Thomas Verity (1837–1891) was an English theatre architect during the theatre building boom of 1885–1915.

Verity began his career articled in the architecture department of the War Office, assisting in the erection of the South Kensington Museum. He further assisted in the building of the Royal Albert Hall between 1867–70.

In 1870, he won an open competition to build the Criterion Theatre and Criterion Restaurant for caterers Spiers and Pond founding his own architectural practice.  Other London theatres for which he was engaged included the Royalty Theatre, the Novelty Theatre, the Folly Theatre, the Scala Theatre, and the Comedy Theatre.  In 1878, he was appointed consulting architect to the Lord Chamberlain's office. Initially, this was in partnership with G. H. Hunt, but later with his son, Frank Verity, who received his training in his father's firm.
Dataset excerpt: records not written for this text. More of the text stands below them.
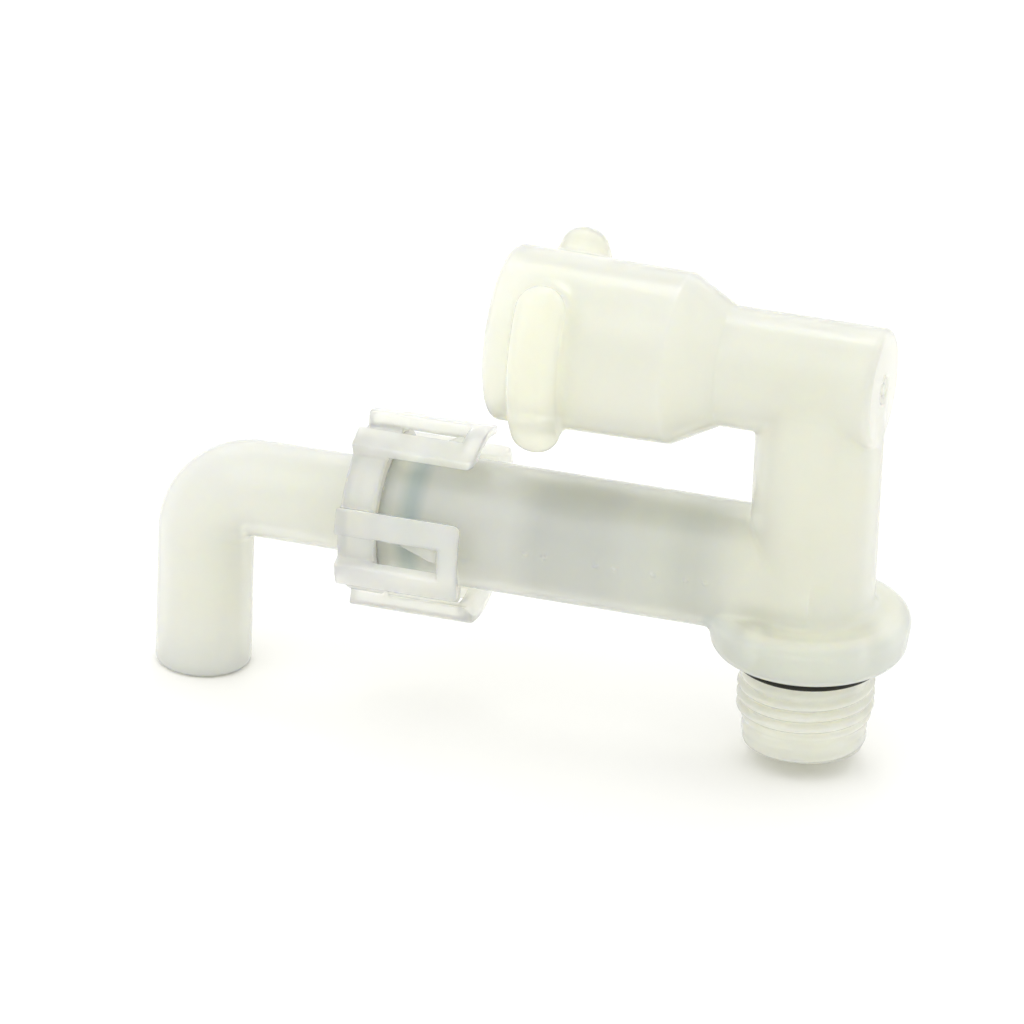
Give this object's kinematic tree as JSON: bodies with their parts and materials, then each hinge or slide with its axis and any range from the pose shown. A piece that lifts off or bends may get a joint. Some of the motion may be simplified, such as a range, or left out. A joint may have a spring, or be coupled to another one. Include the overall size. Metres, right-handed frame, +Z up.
{
  "type": "check-valve tank inlet fitting",
  "caption": "Moulded tank inlet fitting: flanged threaded spigot, riser, lugged socket, check-valve branch and a snap-caged swivel hose elbow.",
  "frame": {"origin": "centre of the flange's flat underside, on the threaded spigot's axis, where the fitting seats on the tank wall", "axes": "+Z up along the riser, away from the tank; the branch, the upper tube and its socket run towards -X; the closed end of the upper tube faces +X"},
  "size_m": [0.1177, 0.0368, 0.0761],
  "materials": {
    "natural_plastic": "natural cream-white translucent polypropylene, satin moulded surface",
    "clear_plastic": "clearer milky translucent plastic, satin moulded surface",
    "black_rubber": "black moulded rubber, slightly shiny",
    "grey_rubber": "light grey silicone rubber, satin",
    "grey_plastic": "grey acetal, satin",
    "white_plastic": "natural acetal, satin",
    "seal_rubber": "dark red-brown seal rubber, matt",
    "spring_steel": "drawn stainless spring wire"
  },
  "bodies": {
    "fitting": {"valve_body": "natural_plastic", "base_o_ring": "black_rubber", "snap_cage": "clear_plastic", "spacer_sleeve": "clear_plastic", "inlet_check_seat": "grey_plastic", "inlet_check_housing": "grey_plastic", "inlet_check_o_ring": "grey_rubber", "inlet_check_spring": "spring_steel", "outlet_check_seat": "white_plastic", "outlet_check_housing": "white_plastic", "outlet_check_o_ring": "grey_rubber", "outlet_check_spring": "spring_steel"},
    "elbow": {"hose_elbow": "natural_plastic", "elbow_o_ring": "black_rubber"},
    "inlet_poppet": {"inlet_check_poppet": "grey_plastic", "inlet_check_seal": "seal_rubber"},
    "outlet_poppet": {"outlet_check_poppet": "white_plastic", "outlet_check_seal": "seal_rubber"}
  },
  "joints": [
    {"name": "elbow_swivel", "type": "hinge", "parent": "fitting", "child": "elbow", "pos_m": [-0.06, 0, 0.0121], "axis": [1, 0, 0], "continuous": true},
    {"name": "inlet_poppet_lift", "type": "slide", "parent": "fitting", "child": "inlet_poppet", "axis": [1, 0, 0], "range_m": [0, 0.0024], "stiffness_N_per_m": 40, "springref_m": -0.0022, "deforming": ["inlet_check_spring"]},
    {"name": "outlet_poppet_lift", "type": "slide", "parent": "fitting", "child": "outlet_poppet", "axis": [1, 0, 0], "range_m": [0, 0.0024], "stiffness_N_per_m": 40, "springref_m": -0.0022, "deforming": ["outlet_check_spring"]}
  ]
}
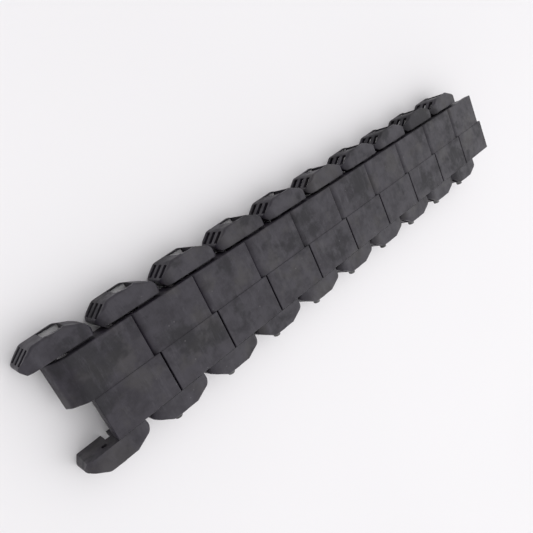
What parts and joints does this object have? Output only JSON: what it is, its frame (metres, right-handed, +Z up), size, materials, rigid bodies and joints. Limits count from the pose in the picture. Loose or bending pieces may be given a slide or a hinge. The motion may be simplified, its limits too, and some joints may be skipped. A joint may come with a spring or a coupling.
{
  "type": "crawler track section",
  "caption": "Straight length of moulded crawler track: hinged links with smooth tread plates, hollow slotted side lugs and cross pins.",
  "frame": {"origin": "bottom centre of the whole length of track, on the surface it lies on", "axes": "+X along the track from the empty fork to the last knuckle, +Y towards the left lugs, +Z up out of the smooth tread plates"},
  "size_m": [0.2516, 0.0477, 0.0135],
  "materials": {
    "track_plastic": "matte, slightly dusty",
    "pin_steel": "dark oxide"
  },
  "bodies": {
    "link_01": {"link_plate_01": "track_plastic", "lug_left_01": "track_plastic", "lug_right_01": "track_plastic"},
    "link_02": {"link_plate_02": "track_plastic", "lug_left_02": "track_plastic", "lug_right_02": "track_plastic", "hinge_pin_02": "pin_steel"},
    "link_03": {"link_plate_03": "track_plastic", "lug_left_03": "track_plastic", "lug_right_03": "track_plastic", "hinge_pin_03": "pin_steel"},
    "link_04": {"link_plate_04": "track_plastic", "lug_left_04": "track_plastic", "lug_right_04": "track_plastic", "hinge_pin_04": "pin_steel"},
    "link_05": {"link_plate_05": "track_plastic", "lug_left_05": "track_plastic", "lug_right_05": "track_plastic", "hinge_pin_05": "pin_steel"},
    "link_06": {"link_plate_06": "track_plastic", "lug_left_06": "track_plastic", "lug_right_06": "track_plastic", "hinge_pin_06": "pin_steel"},
    "link_07": {"link_plate_07": "track_plastic", "lug_left_07": "track_plastic", "lug_right_07": "track_plastic", "hinge_pin_07": "pin_steel"},
    "link_08": {"link_plate_08": "track_plastic", "lug_left_08": "track_plastic", "lug_right_08": "track_plastic", "hinge_pin_08": "pin_steel"},
    "link_09": {"link_plate_09": "track_plastic", "lug_left_09": "track_plastic", "lug_right_09": "track_plastic", "hinge_pin_09": "pin_steel"},
    "link_10": {"link_plate_10": "track_plastic", "lug_left_10": "track_plastic", "lug_right_10": "track_plastic", "hinge_pin_10": "pin_steel"}
  },
  "joints": [
    {"name": "hinge_02", "type": "hinge", "parent": "link_01", "child": "link_02", "pos_m": [-0.09306, 0, 0.0079], "axis": [0, 1, 0], "range_deg": [-2, 30]},
    {"name": "hinge_03", "type": "hinge", "parent": "link_02", "child": "link_03", "pos_m": [-0.06906, 0, 0.0079], "axis": [0, 1, 0], "range_deg": [-2, 30]},
    {"name": "hinge_04", "type": "hinge", "parent": "link_03", "child": "link_04", "pos_m": [-0.04506, 0, 0.0079], "axis": [0, 1, 0], "range_deg": [-2, 30]},
    {"name": "hinge_05", "type": "hinge", "parent": "link_04", "child": "link_05", "pos_m": [-0.02106, 0, 0.0079], "axis": [0, 1, 0], "range_deg": [-2, 30]},
    {"name": "hinge_06", "type": "hinge", "parent": "link_05", "child": "link_06", "pos_m": [0.00294, 0, 0.0079], "axis": [0, 1, 0], "range_deg": [-2, 30]},
    {"name": "hinge_07", "type": "hinge", "parent": "link_06", "child": "link_07", "pos_m": [0.02694, 0, 0.0079], "axis": [0, 1, 0], "range_deg": [-2, 30]},
    {"name": "hinge_08", "type": "hinge", "parent": "link_07", "child": "link_08", "pos_m": [0.05094, 0, 0.0079], "axis": [0, 1, 0], "range_deg": [-2, 30]},
    {"name": "hinge_09", "type": "hinge", "parent": "link_08", "child": "link_09", "pos_m": [0.07494, 0, 0.0079], "axis": [0, 1, 0], "range_deg": [-2, 30]},
    {"name": "hinge_10", "type": "hinge", "parent": "link_09", "child": "link_10", "pos_m": [0.09894, 0, 0.0079], "axis": [0, 1, 0], "range_deg": [-2, 30]}
  ]
}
Both Veritys bought an interest in ornate Second Empire-style architecture to their early buildings, developing this into grand Beaux Arts in their later works. Many of the surviving buildings have achieved recognition in the late 20th century, becoming listed for their architectural significance.

Frank Verity continued the practice, on his father's death, and Sam Beverley, his son-in-law, joined the practice in the 1920s, which remains active today. The company designed many cinemas achieving a Royal Institute of British Architects bronze medal for the Shepherd's Bush Pavilion cinema in 1930.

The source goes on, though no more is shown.